Learning travel time distributions with deep generative model

Abstract

Travel time estimation of a given route with respect to real-time traffic condition is extremely useful for many applications like route planning. We argue that it is even more useful to estimate the travel time distribution, from which we can derive the expected travel time as well as the uncertainty. In this paper, we develop a deep generative model - DeepGTT - to learn the travel time distribution for any route by conditioning on the real-time traffic. DeepGTT interprets the generation of travel time using a three-layer hierarchical probabilistic model. In the first layer, we present two techniques, amortization and spatial smoothness embeddings, to share statistical strength among different road segments; a convolutional neural net based representation learning component is also proposed to capture the dynamically changing real-time traffic condition. In the middle layer, a nonlinear factorization model is developed to generate auxiliary random variable i.e., speed. The introduction of this middle layer separates the statical spatial features from the dynamically changing real-time traffic conditions, allowing us to incorporate the heterogeneous influencing factors into a single model.

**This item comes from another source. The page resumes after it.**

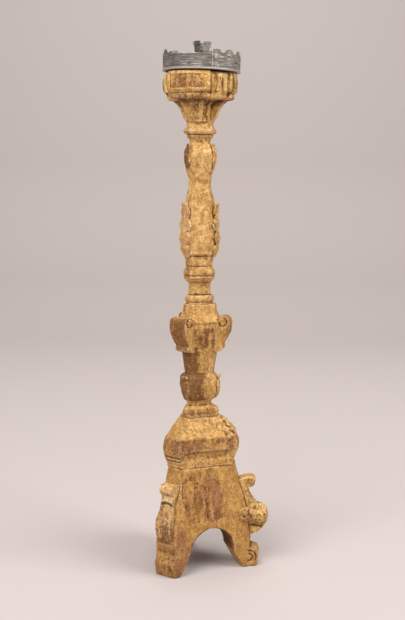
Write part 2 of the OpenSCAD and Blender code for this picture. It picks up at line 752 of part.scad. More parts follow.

In the last layer, an attention mechanism based function is proposed to collectively generate the observed travel time. DeepGTT describes the generation process in a reasonable manner, and thus it not only produces more accurate results but also is more efficient. On a real-world large-scale data set, we show that DeepGTT produces substantially better results than state-of-the-art alternatives in two tasks: travel time estimation and route recovery from sparse trajectory data.